Your task is to give the data again, exactly, with every line intact.

- INFORMATION SUPPLIED:
--- begin ---
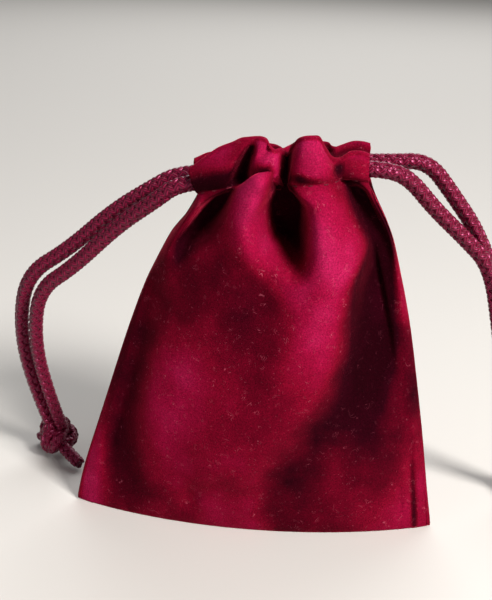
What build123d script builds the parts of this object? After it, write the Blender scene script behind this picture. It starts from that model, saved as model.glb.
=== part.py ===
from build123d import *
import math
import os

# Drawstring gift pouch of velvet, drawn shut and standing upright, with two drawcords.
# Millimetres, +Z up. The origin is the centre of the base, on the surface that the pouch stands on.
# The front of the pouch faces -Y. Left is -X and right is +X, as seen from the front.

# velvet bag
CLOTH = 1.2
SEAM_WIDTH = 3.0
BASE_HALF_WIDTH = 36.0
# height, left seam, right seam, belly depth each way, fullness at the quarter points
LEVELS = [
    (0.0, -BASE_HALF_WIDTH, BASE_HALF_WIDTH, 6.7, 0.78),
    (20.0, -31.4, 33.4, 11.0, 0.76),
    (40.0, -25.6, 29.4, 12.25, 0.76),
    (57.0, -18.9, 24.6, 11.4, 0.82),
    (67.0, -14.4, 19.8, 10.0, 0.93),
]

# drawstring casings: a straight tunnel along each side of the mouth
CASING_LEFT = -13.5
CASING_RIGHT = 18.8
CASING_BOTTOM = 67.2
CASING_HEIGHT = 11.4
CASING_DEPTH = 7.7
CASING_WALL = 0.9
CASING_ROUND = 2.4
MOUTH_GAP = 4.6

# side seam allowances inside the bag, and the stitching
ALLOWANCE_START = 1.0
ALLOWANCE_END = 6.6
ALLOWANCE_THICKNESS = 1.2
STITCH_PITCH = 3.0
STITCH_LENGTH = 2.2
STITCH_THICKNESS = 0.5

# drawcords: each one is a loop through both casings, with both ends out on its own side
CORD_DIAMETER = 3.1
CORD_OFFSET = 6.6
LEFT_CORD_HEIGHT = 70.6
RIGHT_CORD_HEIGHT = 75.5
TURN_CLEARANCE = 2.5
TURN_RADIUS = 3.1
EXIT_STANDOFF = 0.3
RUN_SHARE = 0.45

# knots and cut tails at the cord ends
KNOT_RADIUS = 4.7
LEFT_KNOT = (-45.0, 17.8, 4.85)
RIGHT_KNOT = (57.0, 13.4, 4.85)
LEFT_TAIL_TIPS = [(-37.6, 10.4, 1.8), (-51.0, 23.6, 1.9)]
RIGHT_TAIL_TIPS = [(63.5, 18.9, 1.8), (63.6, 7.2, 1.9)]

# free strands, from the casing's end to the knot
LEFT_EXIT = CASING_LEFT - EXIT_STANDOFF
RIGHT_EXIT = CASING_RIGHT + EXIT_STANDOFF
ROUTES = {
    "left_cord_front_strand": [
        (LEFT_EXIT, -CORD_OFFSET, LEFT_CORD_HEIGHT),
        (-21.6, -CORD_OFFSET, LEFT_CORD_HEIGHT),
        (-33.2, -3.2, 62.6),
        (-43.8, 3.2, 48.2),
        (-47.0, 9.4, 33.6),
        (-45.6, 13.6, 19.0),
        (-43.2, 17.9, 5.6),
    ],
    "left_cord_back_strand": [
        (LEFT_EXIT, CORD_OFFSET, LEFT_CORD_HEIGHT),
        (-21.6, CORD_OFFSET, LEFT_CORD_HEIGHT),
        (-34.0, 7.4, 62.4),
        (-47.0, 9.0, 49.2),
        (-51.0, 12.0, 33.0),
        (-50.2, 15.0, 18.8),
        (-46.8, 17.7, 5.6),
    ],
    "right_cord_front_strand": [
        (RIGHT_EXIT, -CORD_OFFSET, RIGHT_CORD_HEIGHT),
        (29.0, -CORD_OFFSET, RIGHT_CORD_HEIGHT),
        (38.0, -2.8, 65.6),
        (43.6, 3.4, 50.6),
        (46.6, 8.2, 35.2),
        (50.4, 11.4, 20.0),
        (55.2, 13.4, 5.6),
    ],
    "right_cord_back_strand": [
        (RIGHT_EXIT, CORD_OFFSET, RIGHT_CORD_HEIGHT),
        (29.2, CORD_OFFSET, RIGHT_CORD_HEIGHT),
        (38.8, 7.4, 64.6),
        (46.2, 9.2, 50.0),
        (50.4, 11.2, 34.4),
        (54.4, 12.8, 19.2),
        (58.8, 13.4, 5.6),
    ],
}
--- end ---
- WORKED SOLUTION:
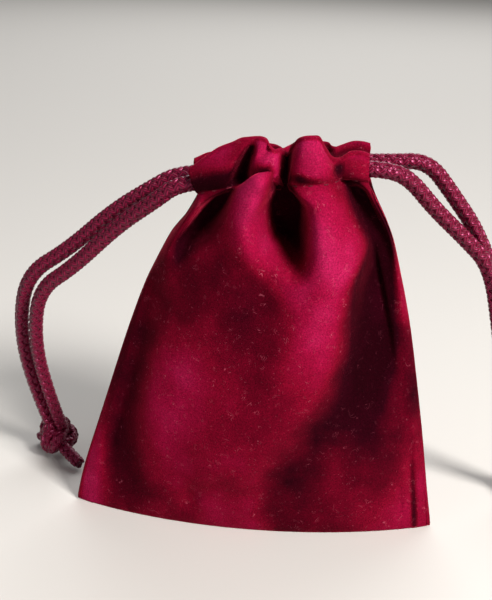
What build123d script builds the parts of this object? After it, write the Blender scene script behind this picture. It starts from that model, saved as model.glb.
=== part.py ===
from build123d import *
import math
import os

# Drawstring gift pouch of velvet, drawn shut and standing upright, with two drawcords.
# Millimetres, +Z up. The origin is the centre of the base, on the surface that the pouch stands on.
# The front of the pouch faces -Y. Left is -X and right is +X, as seen from the front.

# velvet bag
CLOTH = 1.2
SEAM_WIDTH = 3.0
BASE_HALF_WIDTH = 36.0
# height, left seam, right seam, belly depth each way, fullness at the quarter points
LEVELS = [
    (0.0, -BASE_HALF_WIDTH, BASE_HALF_WIDTH, 6.7, 0.78),
    (20.0, -31.4, 33.4, 11.0, 0.76),
    (40.0, -25.6, 29.4, 12.25, 0.76),
    (57.0, -18.9, 24.6, 11.4, 0.82),
    (67.0, -14.4, 19.8, 10.0, 0.93),
]

# drawstring casings: a straight tunnel along each side of the mouth
CASING_LEFT = -13.5
CASING_RIGHT = 18.8
CASING_BOTTOM = 67.2
CASING_HEIGHT = 11.4
CASING_DEPTH = 7.7
CASING_WALL = 0.9
CASING_ROUND = 2.4
MOUTH_GAP = 4.6

# side seam allowances inside the bag, and the stitching
ALLOWANCE_START = 1.0
ALLOWANCE_END = 6.6
ALLOWANCE_THICKNESS = 1.2
STITCH_PITCH = 3.0
STITCH_LENGTH = 2.2
STITCH_THICKNESS = 0.5

# drawcords: each one is a loop through both casings, with both ends out on its own side
CORD_DIAMETER = 3.1
CORD_OFFSET = 6.6
LEFT_CORD_HEIGHT = 70.6
RIGHT_CORD_HEIGHT = 75.5
TURN_CLEARANCE = 2.5
TURN_RADIUS = 3.1
EXIT_STANDOFF = 0.3
RUN_SHARE = 0.45

# knots and cut tails at the cord ends
KNOT_RADIUS = 4.7
LEFT_KNOT = (-45.0, 17.8, 4.85)
RIGHT_KNOT = (57.0, 13.4, 4.85)
LEFT_TAIL_TIPS = [(-37.6, 10.4, 1.8), (-51.0, 23.6, 1.9)]
RIGHT_TAIL_TIPS = [(63.5, 18.9, 1.8), (63.6, 7.2, 1.9)]

# free strands, from the casing's end to the knot
LEFT_EXIT = CASING_LEFT - EXIT_STANDOFF
RIGHT_EXIT = CASING_RIGHT + EXIT_STANDOFF
ROUTES = {
    "left_cord_front_strand": [
        (LEFT_EXIT, -CORD_OFFSET, LEFT_CORD_HEIGHT),
        (-21.6, -CORD_OFFSET, LEFT_CORD_HEIGHT),
        (-33.2, -3.2, 62.6),
        (-43.8, 3.2, 48.2),
        (-47.0, 9.4, 33.6),
        (-45.6, 13.6, 19.0),
        (-43.2, 17.9, 5.6),
    ],
    "left_cord_back_strand": [
        (LEFT_EXIT, CORD_OFFSET, LEFT_CORD_HEIGHT),
        (-21.6, CORD_OFFSET, LEFT_CORD_HEIGHT),
        (-34.0, 7.4, 62.4),
        (-47.0, 9.0, 49.2),
        (-51.0, 12.0, 33.0),
        (-50.2, 15.0, 18.8),
        (-46.8, 17.7, 5.6),
    ],
    "right_cord_front_strand": [
        (RIGHT_EXIT, -CORD_OFFSET, RIGHT_CORD_HEIGHT),
        (29.0, -CORD_OFFSET, RIGHT_CORD_HEIGHT),
        (38.0, -2.8, 65.6),
        (43.6, 3.4, 50.6),
        (46.6, 8.2, 35.2),
        (50.4, 11.4, 20.0),
        (55.2, 13.4, 5.6),
    ],
    "right_cord_back_strand": [
        (RIGHT_EXIT, CORD_OFFSET, RIGHT_CORD_HEIGHT),
        (29.2, CORD_OFFSET, RIGHT_CORD_HEIGHT),
        (38.8, 7.4, 64.6),
        (46.2, 9.2, 50.0),
        (50.4, 11.2, 34.4),
        (54.4, 12.8, 19.2),
        (58.8, 13.4, 5.6),
    ],
}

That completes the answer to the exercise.